An alphabetical series of short driving impressions of some of the museum’s car collection. This month we are ‘dazzled by the dozen’ of a Lincoln V12.

These days, mention a car with 12 cylinders and most people with immediately think of an expensive, high performance, high-tech executive thoroughbred from one of the elite manufacturers. But back in the mid-1930s when America was in the throes of recovering from the Great Depression, Ford was looking attract buyers to a lower-priced, mid-size luxury car to bridge a gap in its corporate model line-up, and the Lincoln Zephyr brand was the result. But far from being something cobbled together from the Ford stable parts bin – Ford had taken over Lincoln in 1922 – the stylish Zephyr was something of a trend-setter powered by an unstressed V12 engine.

Introduced in November 1935 as a 1936 model, the Lincoln Zephyr boasted a number of modern features. It was designed by Eugene Turenne ‘Bob’ Gregorie, who was a close friend the company’s president Edsel Ford, and the concept is said to have been based on the Pioneer Zephyr Streamliner train, otherwise known as the Burlington Zephyr. The shape included a low-raked windscreen, integrated fenders and aerodynamic bodywork to create a low drag coefficient, which was better than the rivalling Chrysler Airflow, the model that had started an ill-fated period of streamlined designs. In fact, the Zephyr was called “the first successfully streamlined car in America” by the Museum of Modern Art in New York. With its monocoque construction, the body was also strong yet relatively light, tipping the scales at 1 596 kg.

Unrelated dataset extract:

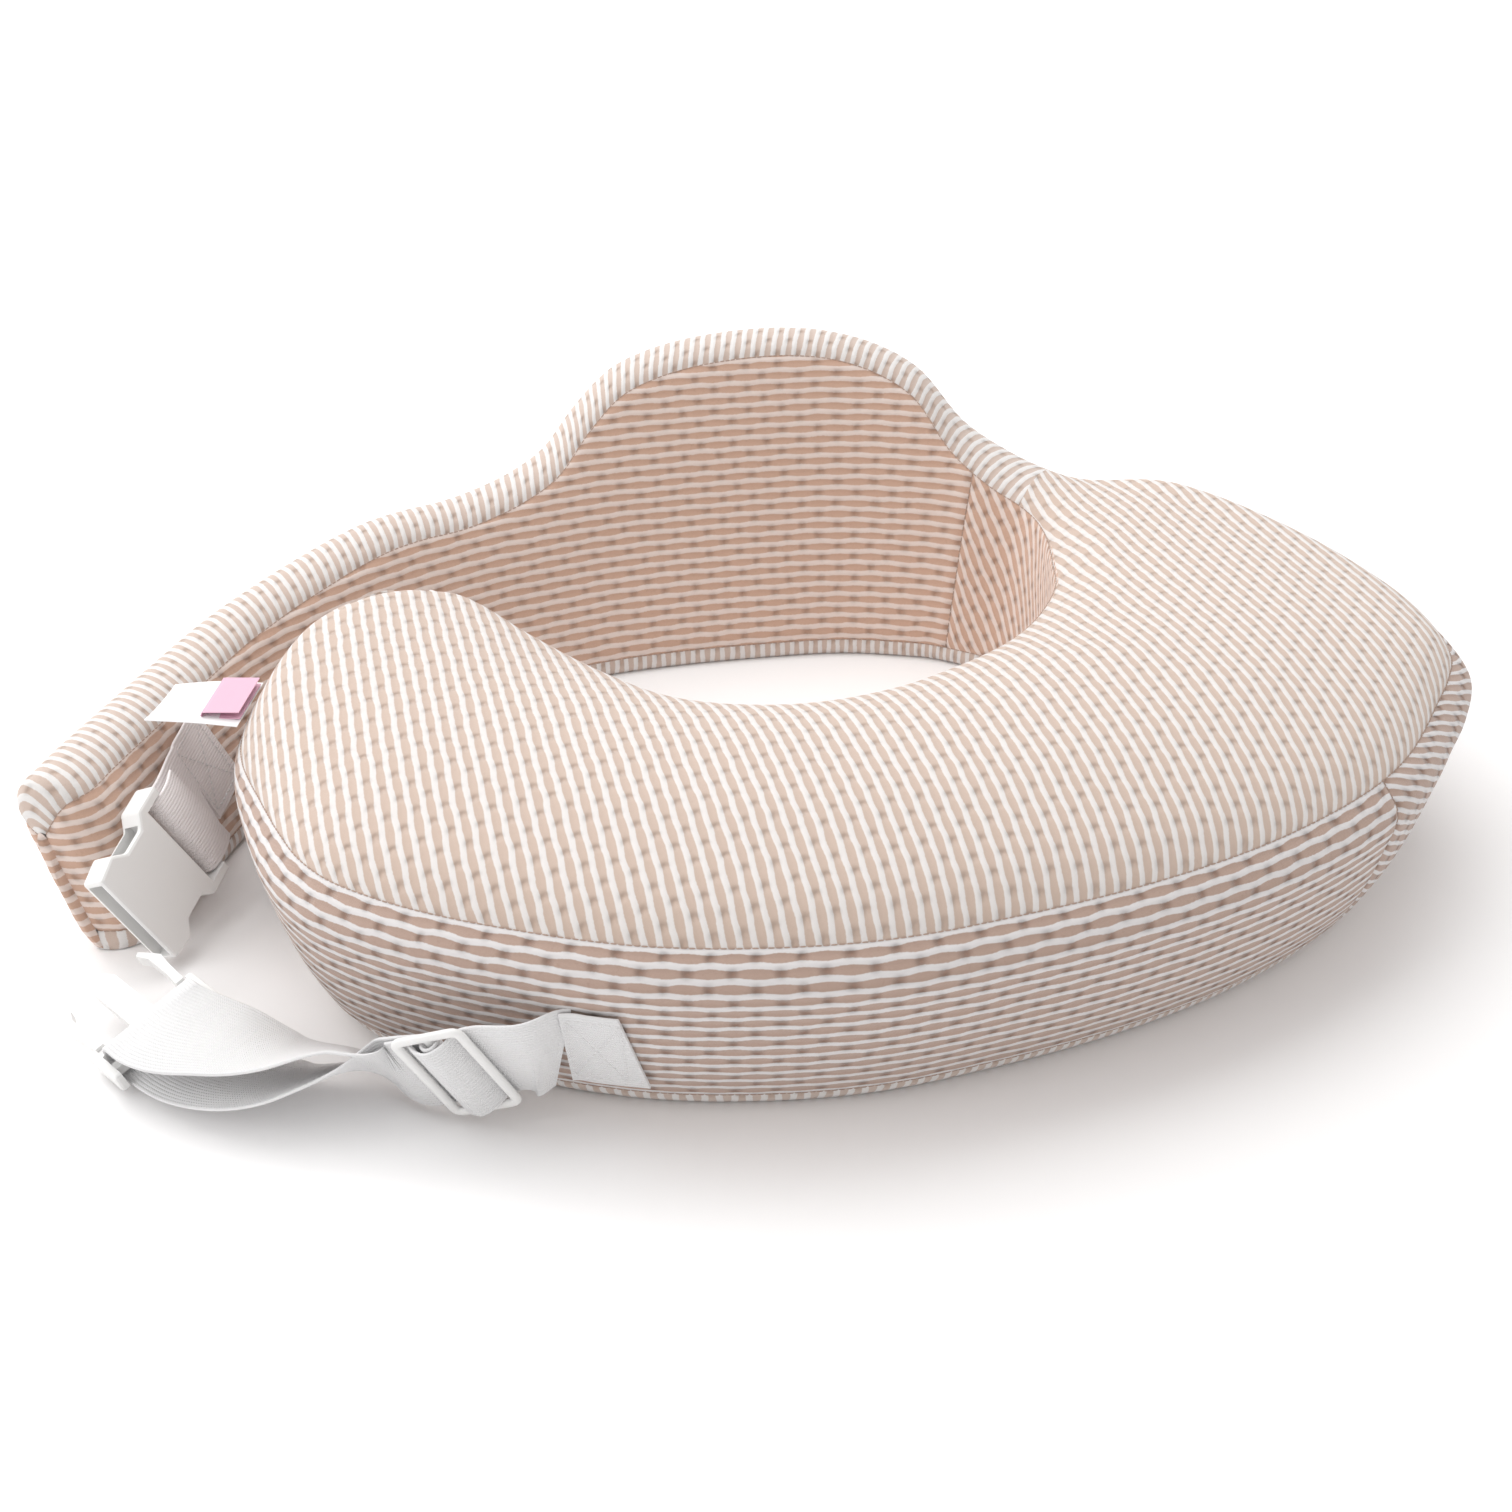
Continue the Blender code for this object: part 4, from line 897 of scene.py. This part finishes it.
box_stitch("anchor_stitching", front_patch, np.array(off[0]), "cushion")
box_stitch("female_stitching", female_patch, np.array([1.0, -0.4, 0]), "band")


# ---------------------------------------------------------------- buckle parts, labels and zip
def soften(node, finish, width):
    """A CAD solid shown as it is, with its finish and its edges rounded by `width`."""
    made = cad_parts[node]
    made.data.materials.clear()
    made.data.materials.append(finish)
    if width:
        edge = made.modifiers.new("rounded", "BEVEL")
        edge.width = width
        edge.segments = 2
        edge.limit_method = "ANGLE"
        edge.angle_limit = math.radians(50)
        edge.harden_normals = False


for node in ("female_buckle_body", "male_buckle_body", "male_buckle_arm_near", "male_buckle_arm_far"):
    soften(node, PLASTIC, 0.0004)
for node in ("zip_slider", "zip_pull", "zip_stop_start", "zip_stop_end"):
    soften(node, METAL, 0.0002)
for node in ("zip_tape_left", "zip_tape_right", "zip_teeth"):
    soften(node, ZIP_TAPE, 0)


def adjuster():
    """A tri-glide: two thick rounded bars joined at their ends, with a slimmer bar between them."""
    place, x, y, z = GLIDE
    half_l, half_w, corner_radius = 0.0250, 0.0142, 0.003
    path = []
    for corner, (cx, cy) in enumerate(((1, 1), (-1, 1), (-1, -1), (1, -1))):
        for a in np.radians(np.linspace(0, 90, 5) + 90 * corner):
            path.append((cx * (half_l - corner_radius) + corner_radius * math.cos(a),
                         cy * (half_w - corner_radius) + corner_radius * math.sin(a)))
    path = np.array(path)
    count = len(path)
    tangent = unit(np.roll(path, -1, 0) - np.roll(path, 1, 0))
    normal = np.stack([tangent[:, 1], -tangent[:, 0]], 1)
    points, faces = [], []
    turns = 12
    for k in range(count):
        for j in range(turns):
            a = 2 * math.pi * j / turns
            flat = path[k] + normal[k] * 0.0021 * math.cos(a)
            height = 0.0017 * math.sin(a)
            points.append(place + x * flat[0] + y * flat[1] + z * height)
    for k in range(count):
        for j in range(turns):
            faces.append([k * turns + j, k * turns + (j + 1) % turns,
                          (k + 1) % count * turns + (j + 1) % turns, (k + 1) % count * turns + j])
    base = len(points)
    for px in (-half_l, half_l):
        for j in range(turns):
            a = 2 * math.pi * j / turns
            points.append(place + x * px + y * 0.0020 * math.cos(a) + z * 0.0014 * math.sin(a))
    for j in range(turns):
        faces.append([base + j, base + (j + 1) % turns, base + turns + (j + 1) % turns, base + turns + j])
    faces += [[base + j for j in range(turns)][::-1], [base + turns + j for j in range(turns)]]
    settle(make("adjuster_frame", points, faces, None, PLASTIC, 70), "buckle", "strap", "adjuster")


adjuster()


def small_sheet(name, origin, bend, width, length, finish, slot, node, body):
    """A small ribbon label out from the seam: `bend` gives its place along and its height."""
    columns, rows = 8, 24
    x, y = unit(np.array(LABEL_X, float)), unit(np.array(LABEL_Y, float))
    y = unit(y - x * (x @ y))
    z = np.cross(x, y)
    z = z if z[2] > 0 else -z
    grid = np.zeros((rows + 1, columns + 1, 3))
    uv = np.zeros((rows + 1, columns + 1, 2))
    for i in range(rows + 1):
        for j in range(columns + 1):
            u, v = j / columns, i / rows
            along_, height = bend(u, v)
            grid[i, j] = origin + x * (u - 0.5) * width + y * along_ * length + z * height
            uv[i, j] = ((u - 0.5) * width, v * length)
    normal = grid_normals(grid)
    made = skin(name, grid, uv, normal, RIBBON_THICK, finish)
    settle(made, slot, body, node)
    return made


seam_place = layout((-232.5, 14, 88))
LABEL_X, LABEL_Y = (0.10, 0.99, 0.03), (-0.99, 0.10, -0.05)


def label_wave(u, v):
    """The care label lies nearly flat, in a shallow wave with one corner lifted."""
    return v, 0.0012 * math.sin(3.4 * v) + 0.0035 * (v * (1 - u)) ** 2 - 0.0008 * u * v


care_label = small_sheet("care_label_ribbon", seam_place, label_wave, LABEL_WIDTH, LABEL_LENGTH,
                         RIBBON, "label", "care_label", "cushion")


def tab_fold(u, v):
    """Out from the seam, round a fold and back under itself."""
    s = v * 2.2
    if s < 1:
        return s * 0.95, 0.0042
    if s < 1.2:
        a = (s - 1) / 0.2 * math.pi
        return 0.95 + 0.05 * math.sin(a), 0.0028 + 0.0014 * math.cos(a)
    return (2.2 - s) * 0.95, 0.0014


side_tab = small_sheet("pink_tab", seam_place + np.array([0.0, 0.0015, 0.0]), tab_fold,
                       TAB_WIDTH, TAB_LENGTH, PINK, "tab", "side_tab", "cushion")

# ---------------------------------------------------------------- floor, light and camera
floor_mesh = bpy.data.meshes.new("floor")
floor_mesh.from_pydata([(-6, -3, 0), (6, -3, 0), (6, 9, 0), (-6, 9, 0)], [], [(0, 1, 2, 3)])
floor = bpy.data.objects.new("floor", floor_mesh)
bpy.context.scene.collection.objects.link(floor)
floor.location.z = -0.0006
paper = Nodes("paper")
cloud = paper.noise(paper.place(), 3.0)
paper.put(paper.shader.inputs["Base Color"],
          paper.mix(cloud, (0.965, 0.955, 0.955, 1), (0.975, 0.968, 0.968, 1)))
floor_mesh.materials.append(paper.finish(0.75))

world = bpy.data.worlds.new("studio")
bpy.context.scene.world = world
world.use_nodes = True
world.node_tree.nodes["Background"].inputs["Color"].default_value = (1.0, 0.995, 0.99, 1)
world.node_tree.nodes["Background"].inputs["Strength"].default_value = 0.76


def area_light(name, place, target, size, power, colour=(1, 1, 1)):
    data = bpy.data.lights.new(name, "AREA")
    data.shape = "RECTANGLE"
    data.size, data.size_y = size
    data.energy = power
    data.color = colour
    lamp = bpy.data.objects.new(name, data)
    lamp.location = place
    lamp.rotation_euler = (Vector(target) - Vector(place)).to_track_quat("-Z", "Y").to_euler()
    bpy.context.scene.collection.objects.link(lamp)


area_light("overhead", (-0.5, 1.0, 2.3), (0, 0.15, 0.05), (3.2, 2.6), 46)
area_light("back_left", (-1.6, 1.0, 1.2), (-0.1, 0.1, 0.05), (1.2, 1.2), 10)
area_light("left", (-1.5, -0.7, 1.0), (-0.25, -0.1, 0.02), (1.0, 1.0), 6)

camera_data = bpy.data.cameras.new("camera")
camera_data.lens = 50
camera_data.sensor_width = 36
camera_data.clip_start = 0.05
camera = bpy.data.objects.new("camera", camera_data)
camera.location = (-0.00715, -0.896, 0.5505)
camera.rotation_euler = (math.radians(60), 0, 0)
bpy.context.scene.collection.objects.link(camera)
bpy.context.scene.camera = camera
bpy.context.scene.view_settings.view_transform = "Standard"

Under the self-supporting bonnet was a compact, 75-degree V12 engine adapted from Ford’s Flathead V8 with four cylinders tacked on. Cubic capacity was 4 380 cm3 and with a single down-draught carburettor, it delivered 82 kW at 3 900 r/min, which helped achieve a top speed was 90 mph (145 km/h). Dual water pumps were fitted. As with the Flathead, there were early reliability issues but these were quickly resolved.
Suspension was by Henry Ford’s beloved transverse leaf springs front and rear, with a dead axle up front and torque tube at the rear that, contrary to the car’s styling, was seen as an outdated set-up when the car was introduced. Four-wheel drum brakes were cable-activated for 1936-38 models but from 1939 they were hydraulic.